The final thing I read on this subject was Aldous Huxley’s “Brave New World Revisited”. In that book he examines how the world of 1958 was moving towards the different futures that he and Orwell had written about.

One example he used was the Soviet Union, because of the science race between the US and the USSR the Soviets had to use different methods of control for different classes. For the general population the more Orwellian methods of fear and forced labor worked, but for the technological class they needed to move more to the “Brave New World” model of control. With the techies the highly ordered, no sharing of ideas, isolating people is highly counterproductive. Science and Technology flourish in an environment that allows the free exchange of ideas. So in the former Soviet Union while the people in general were under terrible oppression the scientist and engineers were given the freedom that was associated with the western world.

It was this freedom that eventually led to fall of the Soviet Union when Heinlein suggested to Reagan the “Star Wars” program. In order to keep up with the US in making this impossible project the Soviet Union would need to vastly increase its technological research. The difference between the two classes of citizens would need to be so obvious that it would lead to open revolt.

One of the biggest benefits that our current system of open research using Government Funding to pursue scientific research across thousands of campuses is the freedom from oppression as research into new frontiers needs a place of open exchange of ideas.

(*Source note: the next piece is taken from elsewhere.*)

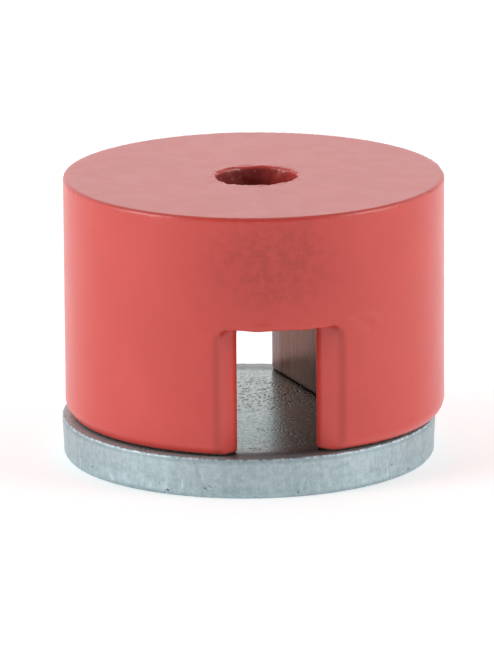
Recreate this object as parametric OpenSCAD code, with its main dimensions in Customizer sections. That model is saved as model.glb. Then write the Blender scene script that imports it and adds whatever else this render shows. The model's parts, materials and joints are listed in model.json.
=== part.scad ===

By increasing commitment to scientific progress, we not only get the consumer products that make life better, we get a society that encourages the free and open exchange of ideas letting its citizen’s minds to be free and open. This freedom that “Big Science” encourages leads us into a Fantastic Future.


By Darrell B. Nelson author of Invasive Thoughts

2 comments:

Stephanie Barr said...

I do love the way your brain works. I wish others understood the value of this research and how much what people use day to day was seeded and nurtured with public funding.

Project Savior said...

Thanks,
I'm planning on cleaning this up and thanks to Outbrain recommending something I might be able to throw in some real concrete examples of what happens when that funding goes away.